Oder: Dumpfe Wut, anhaltendes Schweigen.

Erpresserisches Verhalten untergräbt Vertrauen und damit die Beziehung. Verzichten Sie darauf. Wenn Sie selbst so etwas zu hören bekommen, sagen Sie sich: „Ich stehe zu meinen Bedürfnissen.“ Versuchen Sie nicht, mit langwierigen Erklärungen Brücken zu bauen, die der andere in seinem Zorn krachend einreißt. **GEHEN SIE AUS DEM ZIMMER** mit den Worten: „Es tut mir Leid, dass Du dich so aufregst. Wenn du dich beruhigt hast, kannst du gern auf mich zukommen.“ Warten Sie dann einfach ab, bis der andere Vernunft annimmt. ****Erpresser sind erpresserisch, weil sie Verlustängste haben. Es bestehen gute Chancen, dass der andere sich besinnt, wenn Sie auf sein Getöse ausweichend reagieren.
  1. Lassen Sie sich nicht leicht provozieren, schon gar nicht von Floskeln wie:
„Wann wirst du endlich abnehmen?“

„Wir sind die einzigen, die kein Haus haben!“

„Warum sind nur unsere Kinder so schlecht erzogen?“Hierauf gibt es keine vernünftigen Antworten, deshalb erwidern Sie nur:

„Ach, das bringt jetzt nichts“, und wenn dann keine Ruhe einkehrt, **GEHEN SIE AUS DEM ZIMMER.** (Gelegentlich können Sie überlegen, ob es hier wirklich einem Missstand abzuhelfen gilt. Aber zerfleischen Sie sich nicht.)
  1. Nicht gegen die eigene Einsicht handeln. Wohlüberlegte und gut begründete Entschlüsse so gut wie möglich umsetzen, selbst wenn die erhoffte Zustimmung fehlt. Schließlich müssen wir alle mit den Folgen unseres Handelns leben, da sollten es die Folgen unserer eigenen Entscheidungen sein.

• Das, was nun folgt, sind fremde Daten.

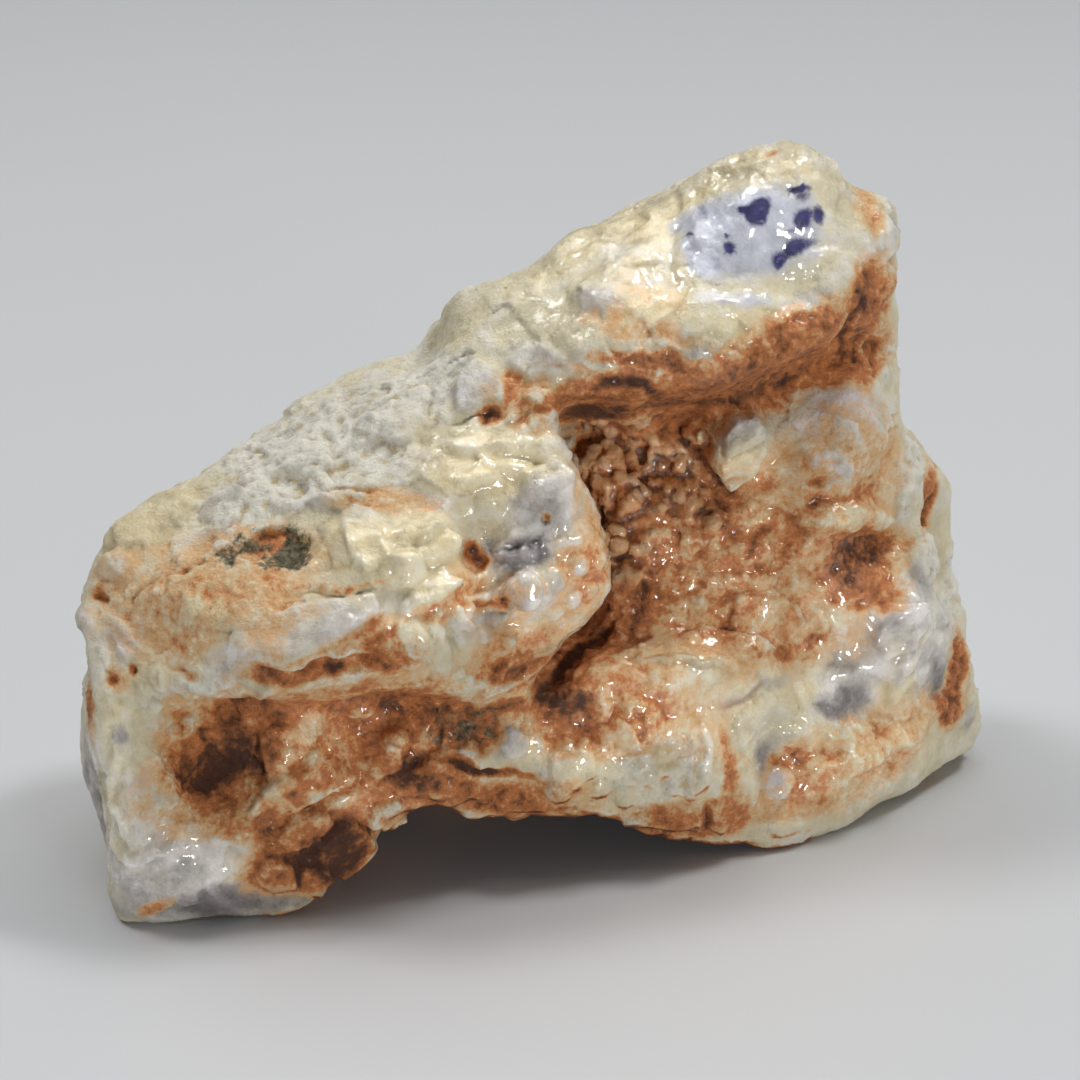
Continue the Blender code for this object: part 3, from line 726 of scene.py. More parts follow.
        "end": (110, 780, 30, 100, 0, 0.7),
        "beans": (380, 550, 60, 40, 0, 0.7),
    },
    "lined": {
        "hollow": (625, 470, 56, 56, 0, 1.0),
        "hollow foot": (612, 545, 36, 46, 20, 1.0),
        "hollow right": (680, 480, 40, 34, 0, 0.8),
        "under tooth": (690, 520, 30, 22, 0, 0.6),
        "bead nest": (480, 625, 22, 22, 0, 0.5),
        "knots": (175, 710, 16, 26, 24, 0.35),
        "pit": (785, 755, 18, 8, 0, 0.5),
    },
}
# Patches on the sides that the picture doesn't show: how many of each, and their smallest and largest radius, mm.
HIDDEN = {
    "ochre": (30, 5, 15),
    "chalk": (34, 5, 15),
    "grey": (26, 5, 14),
    "smoke_and_shade": (10, 2, 6),
    "milk": (3, 4, 6),
    "tan": (34, 8, 20),
    "rust": (64, 2.5, 10),
    "umber_and_shade": (26, 1.5, 6),
    "flame": (20, 1, 3),
    "moss": (3, 1.2, 2.5),
    "wet": (20, 8, 18),
    "lined": (4, 3, 6),
}
HIDDEN_SEED = 21


class StoneSettings(bpy.types.PropertyGroup):
    """Sizes and colours of the stone."""

    core_grain: FloatProperty(
        name="Core grain", description="Mesh size of the smoothed solid", default=0.8 * MM, unit="LENGTH"
    )
    skin_grain: FloatProperty(
        name="Skin grain", description="Mesh size of the finished skin", default=0.34 * MM, unit="LENGTH"
    )
    faces: IntProperty(name="Faces", description="Triangles left on the stone", default=194000)
    smoothing: IntProperty(name="Smoothing", description="Passes that soften the solid's facets", default=5)
    grain_gap: FloatProperty(
        name="Grain gap", description="Least distance between two grains", default=1.25 * MM, unit="LENGTH"
    )
    grain_smallest: FloatProperty(
        name="Smallest grain", description="Radius of the smallest grain", default=0.5 * MM, unit="LENGTH"
    )
    grain_largest: FloatProperty(
        name="Largest grain", description="Radius of the largest grain", default=1.15 * MM, unit="LENGTH"
    )
    cream: FloatVectorProperty(
        name="Cream", description="Plain opal", subtype="COLOR", default=(0.87, 0.775, 0.53)
    )
    white: FloatVectorProperty(
        name="White", description="Chalky crust", subtype="COLOR", default=(0.95, 0.90, 0.77)
    )
    yellow: FloatVectorProperty(
        name="Yellow", description="Waxy yellow opal", subtype="COLOR", default=(0.86, 0.70, 0.39)
    )
    grey: FloatVectorProperty(
        name="Grey", description="Clear grey-lilac opal", subtype="COLOR", default=(0.66, 0.62, 0.60)
    )
    milk: FloatVectorProperty(
        name="Milk", description="Bluish milk opal", subtype="COLOR", default=(0.60, 0.62, 0.71)
    )
    tan: FloatVectorProperty(
        name="Tan", description="Opal with a little rust in it", subtype="COLOR", default=(0.82, 0.50, 0.235)
    )
    rust: FloatVectorProperty(
        name="Rust", description="Iron stain", subtype="COLOR", default=(0.49, 0.17, 0.05)
    )
    # Umber also serves as painted shade under the ledge, in the hollow, at the stone's foot and on the undersides over
    # the arch.
    umber_and_shade: FloatVectorProperty(
        name="Umber", description="Dark iron crust", subtype="COLOR", default=(0.10, 0.034, 0.015)
    )
    flame: FloatVectorProperty(
        name="Flame", description="Orange and pink flecks", subtype="COLOR", default=(0.60, 0.20, 0.08)
    )
    moss: FloatVectorProperty(
        name="Moss", description="Green-black crust", subtype="COLOR", default=(0.035, 0.035, 0.016)
    )
    # Smoke also serves as painted shade at the toe's foot, the crag, the striated lobe and beside the pearl.
    smoke_and_shade: FloatVectorProperty(
        name="Smoke", description="Dark clear opal", subtype="COLOR", default=(0.16, 0.135, 0.14)
    )
    violet: FloatVectorProperty(
        name="Violet", description="Violet flecks", subtype="COLOR", default=(0.018, 0.016, 0.085)
    )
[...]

Aber Achtung: Verletzen Sie nicht die Rechte des andern (zum Beispiel bei Verwendung gemeinsamen Geldes).
  2. Haben Sie nicht so viel Angst. Die meisten Konfliktgegner sind gar nicht so starr, wenn man gelernt hat, den ersten Attacken standzuhalten. Falls es sich aber wirklich um jemanden handelt, der stets brutal seine Wünsche durchzusetzen pflegt, dann stellen Sie bitte nicht immer Ihre eigenen Ziele, sondern eher die Beziehung in Frage.
  3. Wenn der Konfliktgegner gegen Gesetze verstößt, Anwalt oder Polizei hinzuziehen. Falls nötig, sich selbst in Sicherheit bringen.
  4. Die unvermeidlichen Frustrationen des Lebens nicht zu schwer nehmen. Manche Konflikte enden mit einer Niederlage, da kann man nichts machen. Lesen Sie das Kapitel „Ruhe und Trost“. Und danach schmieden Sie neue Pläne.